R: Didn't she just say that she was hopeful or something? I don't think she came out and said he exists, did she?
E: Uh, here's what she said: "I've talked to so many native Americans who all describe the same sounds, who have seen them, I've probably got about oh 30 books that have come from different parts of the world, from China, all over the place, and there's a little tiny snippet in the newspaper just last week which says that the British scientists have found what they believe to be Yeti hair and the scientists in the Natural History Museum in London couldn't identify it as any known animal."
R: It's the worst.
E: "You'll be amazed when I tell you that I'm sure they exist." That's her quote.
R: Ah.
S: Although she does also say, "it's strange that there's never been a single authentic hide or hair of the bigfoot." So still she's...
E: So she's...
R: It's like she has the facts. Not using them the way they're meant to be used.

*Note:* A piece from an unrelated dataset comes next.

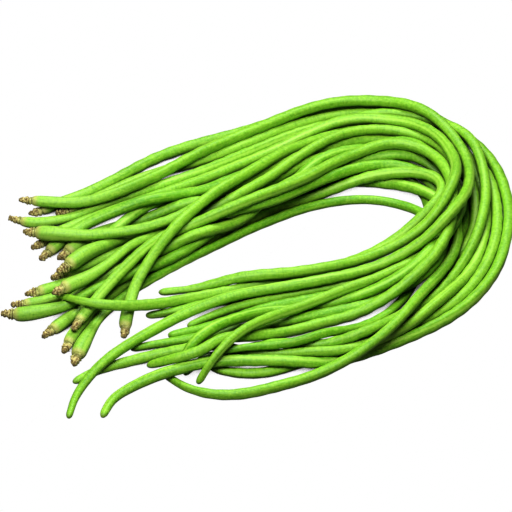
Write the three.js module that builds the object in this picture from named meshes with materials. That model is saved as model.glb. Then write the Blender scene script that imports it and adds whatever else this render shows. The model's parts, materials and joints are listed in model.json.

E: She just has to implement them. Come on doctor, just take the next step, you know what to do. But otherwise, very famous.
S: Let's not focus on that, she's an awesome primatologist.
E: Yes, I agree.
S: An incredible legacy, great scientist.
E: And she loves oxygen, like so many others.
S: Yes, very fond of oxygen.
E: No doubt. Danny H from this week's winner.
S: Danny.
E: From alllll the people who guessed correctly, and there were a lot of you, thank you all for playing but Danny from the message board.
D: Danny. I've got a Prescott(?).
(laughter)
E: Oh my gosh. Wonderful. Well done. Well played.
S: All right, so what have you got for this week?
E: This week, here we go. We have a puzzle this week because we know how much people love puzzles and there's nevery any controversy.
S: They're so puzzling.
E: Alright, here we go, this week's puzzle. There are three switches downstairs.
S: These are light switches?
E: Light switches, thank you.
S: OK.
E: There are three light switches downstairs.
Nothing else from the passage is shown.